Every line with the word "Identity" in it should be extracted from the data that follows.

Begin

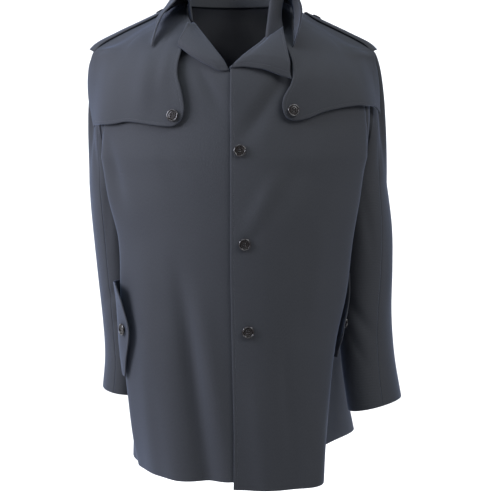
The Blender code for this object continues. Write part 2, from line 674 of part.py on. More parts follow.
def collar_section(side, step):
    """The points across the collar at one place: up the stand, over the fold and down the leaf."""
    height, lean, roll, belly, edge_u, edge_z = (
        smooth_column(COLLAR[side], k, step) for k in range(1, 7)
    )
    sign = own_sign(side)
    if step < 3:
        z = ([NECK_END[side]] + SHOULDER_ROWS[-3:])[step]
        u = inner_u(side, z)
    else:
        z = -0.004
        start = inner_u(side, z)
        u = start + (SIDE - start) * (step - 3) if step < 4 else SIDE + (step - 4) / 2
    seam = body_point(sign * u, z)
    out = Vector((seam.x, seam.y - 0.012, 0)).normalized()
    foot = seam - out * COLLAR_INSET + Vector((0, 0, 0.0005))
    top = foot + out * lean + Vector((0, 0, height))
    edge = body_point(sign * edge_u, edge_z)
    edge += outward(base_point, sign * edge_u, edge_z) * LEAF_LIFT
    across = Vector((edge.x - top.x, edge.y - top.y, 0)).normalized()
    shoulder = top + across * roll
    middle, crown = (top + shoulder) / 2, roll * 0.34
    points = [foot, foot.lerp(top, 0.35), foot.lerp(top, 0.7)]
    for angle in (180, 150, 115, 80, 45, 10):
        a = math.radians(angle)
        points.append(middle + across * (roll / 2) * math.cos(a) + Vector((0, 0, crown)) * math.sin(a))
    for share in (0.25, 0.5, 0.75, 1.0):
        points.append(shoulder.lerp(edge, share) + across * belly * math.sin(math.pi * share))
    return points


STAND_POINTS = 6  # how many of the section's points the stand takes, the leaf takes the rest


def grid_normals(rows):
    """The unit normals of a grid of points, from its neighbours both ways."""
    count, width = len(rows), len(rows[0])
    normals = []
    for j in range(count):
        facing = []
        for i in range(width):
            a = rows[j][min(i + 1, width - 1)] - rows[j][max(i - 1, 0)]
            b = rows[min(j + 1, count - 1)][i] - rows[max(j - 1, 0)][i]
            facing.append(a.cross(b).normalized())
        normals.append(facing)
    return normals


def make_collar():
    sections = [collar_section("right", k) for k in range(9)]
    sections += [collar_section("left", k) for k in range(7, -1, -1)]
    rows = [list(points) for points in zip(*sections)]
    normals = grid_normals(rows)
    leaf = rows[STAND_POINTS - 1:]
    leaf[0] = [a + (b - a).normalized() * SEAM for a, b in zip(leaf[0], leaf[1])]
    grid_wall("collar_stand", rows[:STAND_POINTS], DOUBLE, NAVY, normals[:STAND_POINTS])
    grid_wall("collar_leaf", leaf, DOUBLE, NAVY, normals[STAND_POINTS - 1:])


# The lapels, in the front view: where the roll line ends at the collar, the corner at the collar
# seam, and the free tip, each (x, z), with the lower edge's bow and the tip's distance outside.
LAPEL_COLUMNS = ("roll_end", "corner", "tip", "bow", "lift")
LAPELS = {
    "right": ((0.0655, -0.0415), (0.0700, -0.0480), (0.0860, -0.0800), -0.0090, 0.0165),
    "left": ((0.0500, -0.0740), (0.0800, -0.0630), (0.0950, -0.1335), 0.0050, 0.0175),
}


def make_lapel(side):
    """A lapel: a tight turn outward along the roll line, then the cloth lies back on the front."""
    row = dict(zip(LAPEL_COLUMNS, LAPELS[side]))
    sign = own_sign(side)
    grid = []
    low, high = BREAK[side], row["roll_end"][1]
    between = [z for z in panel_heights(side) if low + 0.003 < z < high - 0.003]
    for z in [low + 0.002] + between + [high]:
        v = (z - low) / (high - low)
        u = sign * inner_u(side, z)
        face = outward(body_point, u, z)
        roll = body_point(u, z) + face * front_lift(side, u, z)
        ahead = body_point(sign * inner_u(side, z + 0.004), z + 0.004)
        behind = body_point(sign * inner_u(side, z - 0.004), z - 0.004)
        along = (ahead - behind).normalized()
        open_way = face.cross(along).normalized() * sign
        turn = ((2 * SEAM, 0.0), (0.0028, 0.0009), (0.0036, 0.0034), (0.0024, 0.0058), (-0.0012, 0.0070))
        points = [roll + open_way * a + face * b for a, b in turn]
        x0, z0 = abs(roll.x), roll.z
        x1 = row["tip"][0] + (row["corner"][0] - row["tip"][0]) * v
        z1 = row["tip"][1] + (row["corner"][1] - row["tip"][1]) * v
        for r in (0.18, 0.36, 0.55, 0.78, 1.0):
            x, height = x0 + (x1 - x0) * r, z0 + (z1 - z0) * r
            height += row["bow"] * math.sin(math.pi * r) ** 0.7 * (1 - v)
            place = u_at_x(sign * x, height)
            away = outward(body_point, place, height)
            lift = 0.0078 + (row["lift"] - 0.0078) * r + front_lift(side, place, height)
            points.append(body_point(place, height) + away * lift)
        grid.append(points)
    return grid_wall("lapel_" + side, grid, DOUBLE, NAVY, grid_normals(grid))


# The buttons' turned profile, as shares of the radius and thickness, from the back middle out
# and round to the face's middle.
BUTTON_PROFILE = (
    (0.00, 0.00), (0.62, 0.00), (0.94, 0.30), (1.00, 0.60), (0.90, 1.00), (0.72, 0.90), (0.62, 0.60),
    (0.00, 0.56),
)
BUTTON_THICK = 0.0038
HOLE, HOLE_SPACING = 0.0019, 0.0033


def make_button_mesh():
    """One button: a turned disc with a raised rim and four holes, face up."""
    profile = bpy.data.meshes.new("button_profile")
    points = [(r * BUTTON / 2, 0, t * BUTTON_THICK) for r, t in BUTTON_PROFILE][::-1]
    profile.from_pydata(points, [(k, k + 1) for k in range(len(points) - 1)], [])
    blank = bpy.data.objects.new("button_blank", profile)
    cutters.objects.link(blank)
    screw = blank.modifiers.new("turn", "SCREW")
    screw.steps = screw.render_steps = 16
    screw.use_merge_vertices = True
    screw.merge_threshold = 0.00001
    mesh = bmesh.new()
    for x in (-1, 1):
        for y in (-1, 1):
            place = Matrix.Translation((x * HOLE_SPACING / 2, y * HOLE_SPACING / 2, BUTTON_THICK / 2))
            bmesh.ops.create_cone(
                mesh, cap_ends=True, segments=6, radius1=HOLE / 2, radius2=HOLE / 2,
                depth=3 * BUTTON_THICK, matrix=place,
            )
    data = bpy.data.meshes.new("button_holes")
    mesh.to_mesh(data)
    mesh.free()
    holes = bpy.data.objects.new("button_holes", data)
    cutters.objects.link(holes)
    for item in (blank, holes):
        item.hide_render = True
        item.display_type = "WIRE"
    cut = blank.modifiers.new("holes", "BOOLEAN")
    cut.operation = "DIFFERENCE"
    cut.object = holes
    finished = bpy.data.meshes.new_from_object(blank.evaluated_get(bpy.context.evaluated_depsgraph_get()))
    finished.name = "button"
    finished.shade_smooth()
    finished.set_sharp_from_angle(angle=math.radians(35))
    return finished


def add_button(name, mesh, place, face):
    """A button on the cloth: its back at the place, its face the way the cloth faces."""
    item = bpy.data.objects.new(name, mesh.copy())
    coat.objects.link(item)
    item.location = place
    item.rotation_mode = "QUATERNION"
    item.rotation_quaternion = face.to_track_quat("Z", "Y")
    paint(item, name, (0.012, 0.011, 0.011), 0.18)


FRONT_BUTTONS = ((0.0130, -0.247), (0.0203, -0.397), (0.0262, -0.540))  # x, z on the upper front
STORM_BUTTONS = {"right": (0.0925, -0.1905), "left": (0.0965, -0.1825)}
FLAP_BUTTONS = {"right": (-0.5560, 0.74), "left": (-0.5400, 0.76)}  # z, share of the flap's width
STRAP_BUTTON = {"right": -0.0335, "left": -0.0290}  # its height on the strap
# How far each kind of button's back lies above the smooth form of its cloth, so that it comes to
# one seam's gap above the flat facets.
SEAT = {"front": -0.0001, "storm": 0.0012, "pocket": 0.0012, "strap": 0.0004}


def make_buttons():
    mesh = make_button_mesh()
    for k, (x, z) in enumerate(FRONT_BUTTONS):
        u = u_at_x(x, z)
        face = outward(body_point, u, z)
        lift = front_lift("left", u, z) + CLOTH / 2 + SEAT["front"]
        add_button(f"front_button_{k + 1}", mesh, body_point(u, z) + face * lift, face)
    for side in ("right", "left"):
        x, z = STORM_BUTTONS[side]
        u = u_at_x(own_sign(side) * x, z)
        face = outward(body_point, u, z)
        first = storm_inner(side, z)
        last = front_places(side, z, first)[-1]
        lift = storm_lift(side, u, z, (abs(u) - first) / (last - first)) + DOUBLE / 2 + SEAT["storm"]
        add_button("storm_button_" + side, mesh, body_point(u, z) + face * lift, face)
        z, share = FLAP_BUTTONS[side]
        u, lift = flap_place(side, z, share)
        near_u, near_lift = flap_place(side, z, share - 0.1)
        here = body_point(u, z) + outward(base_point, u, z) * lift
        back = body_point(near_u, z) + outward(base_point, near_u, z) * near_lift
        face = ((here - back).cross(Vector((0, 0, 1))) * own_sign(side) * -1).normalized()
        add_button("pocket_button_" + side, mesh, here + face * (DOUBLE / 2 + SEAT["pocket"]), face)
        u = own_sign(side) * SIDE
        face = outward(base_point, u, STRAP_BUTTON[side])
        lift = STRAP_LIFT + DOUBLE / 2 + SEAT["strap"]
        place = base_point(u, STRAP_BUTTON[side]) + face * lift
        add_button("strap_button_" + side, mesh, place, face)


def add_collection(name):
    made = bpy.data.collections.new(name)
    bpy.context.scene.collection.children.link(made)
    return made


clear_scene()
coat = add_collection("overcoat")
cutters = add_collection("cutters")
for side in ("right", "left"):
    make_front(side)
    front_seam = FRONT_SEAM[side]
    make_sleeve(side, "under_sleeve", front_seam, HIND_SEAM)
    make_sleeve(side, "top_sleeve", HIND_SEAM, front_seam + 360)
    make_storm_flap(side)
    make_strap(side)
    make_pocket_flap(side)
    make_lapel(side)
make_back()
make_collar()
make_buttons()
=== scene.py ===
"""The looks of a short single-breasted overcoat in dark navy wool twill, in the hollow form it
keeps when it is worn. Front -Y, the wearer's left +X, heights measured down from the shoulder line.
"""

import math

import bmesh
import bpy
import numpy as np
from mathutils import Matrix, Vector


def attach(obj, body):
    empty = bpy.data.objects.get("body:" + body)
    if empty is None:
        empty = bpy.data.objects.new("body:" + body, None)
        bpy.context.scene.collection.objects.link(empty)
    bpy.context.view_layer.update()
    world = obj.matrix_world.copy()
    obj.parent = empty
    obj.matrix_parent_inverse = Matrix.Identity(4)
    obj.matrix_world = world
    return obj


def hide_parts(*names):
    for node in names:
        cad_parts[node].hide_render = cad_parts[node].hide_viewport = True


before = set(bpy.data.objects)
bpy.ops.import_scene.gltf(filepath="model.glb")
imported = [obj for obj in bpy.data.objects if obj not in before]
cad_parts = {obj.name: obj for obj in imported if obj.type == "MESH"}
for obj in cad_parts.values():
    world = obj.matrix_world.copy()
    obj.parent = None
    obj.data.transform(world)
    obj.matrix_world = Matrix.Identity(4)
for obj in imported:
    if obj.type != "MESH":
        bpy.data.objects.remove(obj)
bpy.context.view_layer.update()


# The back: one piece of wool twill between the side seams, the armholes and the shoulder seams,
# lined with satin. The coat's form and its folds are set out here, because it is cut first.

CLOTH = 0.0020  # one thickness of the coat's cloth with its lining
SEAM = 0.0003  # between two pieces that are sewn together
HEM, UNDERARM, SHOULDER_TIP, NECK_POINT = -0.8060, -0.2850, -0.0780, -0.0040
ARMHOLE_MIDDLE, ARMHOLE_HALF = (SHOULDER_TIP + UNDERARM) / 2, (SHOULDER_TIP - UNDERARM) / 2
ARMHOLE_FRONT, ARMHOLE_BACK = 0.80, 0.62  # how far the armhole bows out, in section steps
BACK_HEM_RISE, BACK_COLUMNS = 0.0160, 96
SIDE, AROUND = 4.0, 12  # the side seam and the whole way round, in section steps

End

§ **Written solution**
    obj.matrix_parent_inverse = Matrix.Identity(4)
    obj.matrix_world = Matrix.Identity(4)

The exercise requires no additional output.